**Written problem**
Please repeat all of the lines that follow, exactly as written.

** START Dataset extract **

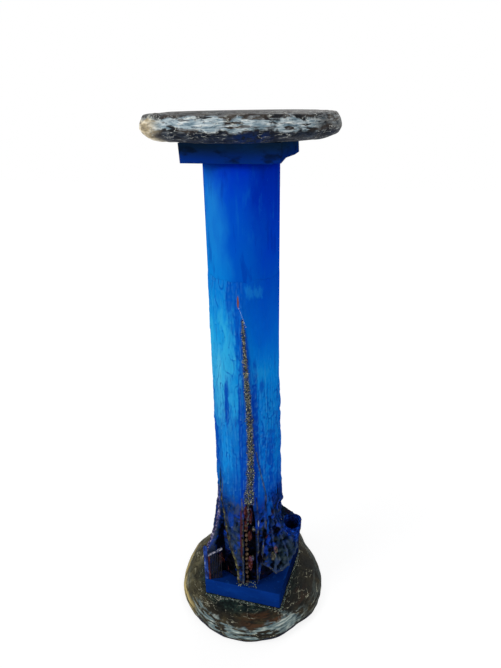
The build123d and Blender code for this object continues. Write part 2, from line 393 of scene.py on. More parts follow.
def soft_block(name, corners, low, high, node, finish, rounding, uneven, seed, cuts=2):
    """A block with four upright sides: its faces are cut into small squares, that many times over,
    its edges rounded and its faces left a little uneven."""
    mesh = bpy.data.meshes.new(name)
    points = [(x, y, low) for x, y in corners] + [(x, y, high) for x, y in corners]
    mesh.from_pydata(points, [], [(3, 2, 1, 0), (4, 5, 6, 7), (0, 1, 5, 4), (1, 2, 6, 5), (2, 3, 7, 6),
                                  (3, 0, 4, 7)])
    block = show(name, mesh)
    edges = block.modifiers.new("edges", "BEVEL")
    edges.width = rounding
    edges.segments = 3
    fine = block.modifiers.new("fine", "SUBSURF")
    fine.subdivision_type = "SIMPLE"
    fine.levels = fine.render_levels = cuts
    shaped = bpy.data.meshes.new_from_object(block.evaluated_get(bpy.context.evaluated_depsgraph_get()))
    bpy.data.objects.remove(block)
    count = len(shaped.vertices)
    places = np.empty(count * 3)
    shaped.vertices.foreach_get("co", places)
    places = places.reshape(-1, 3)
    middle = places.mean(axis=0)
    away = np.sign(places - middle)
    places = places - away * uneven * (1 + lumps(places, 0.03, seed)[:, None]) * 0.5
    faces = [list(face.vertices) for face in shaped.polygons]
    piece = set_piece(name, places, faces, node, finish)
    bpy.data.meshes.remove(shaped)
    return piece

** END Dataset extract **

**Result of this task**
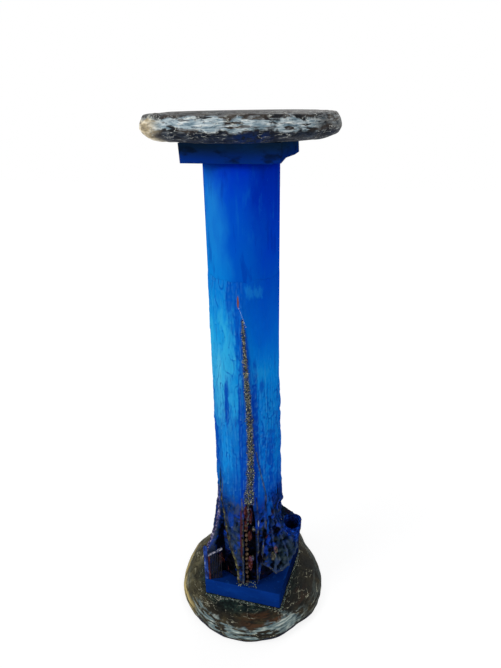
The build123d and Blender code for this object continues. Write part 2, from line 393 of scene.py on. More parts follow.
def soft_block(name, corners, low, high, node, finish, rounding, uneven, seed, cuts=2):
    """A block with four upright sides: its faces are cut into small squares, that many times over,
    its edges rounded and its faces left a little uneven."""
    mesh = bpy.data.meshes.new(name)
    points = [(x, y, low) for x, y in corners] + [(x, y, high) for x, y in corners]
    mesh.from_pydata(points, [], [(3, 2, 1, 0), (4, 5, 6, 7), (0, 1, 5, 4), (1, 2, 6, 5), (2, 3, 7, 6),
                                  (3, 0, 4, 7)])
    block = show(name, mesh)
    edges = block.modifiers.new("edges", "BEVEL")
    edges.width = rounding
    edges.segments = 3
    fine = block.modifiers.new("fine", "SUBSURF")
    fine.subdivision_type = "SIMPLE"
    fine.levels = fine.render_levels = cuts
    shaped = bpy.data.meshes.new_from_object(block.evaluated_get(bpy.context.evaluated_depsgraph_get()))
    bpy.data.objects.remove(block)
    count = len(shaped.vertices)
    places = np.empty(count * 3)
    shaped.vertices.foreach_get("co", places)
    places = places.reshape(-1, 3)
    middle = places.mean(axis=0)
    away = np.sign(places - middle)
    places = places - away * uneven * (1 + lumps(places, 0.03, seed)[:, None]) * 0.5
    faces = [list(face.vertices) for face in shaped.polygons]
    piece = set_piece(name, places, faces, node, finish)
    bpy.data.meshes.remove(shaped)
    return piece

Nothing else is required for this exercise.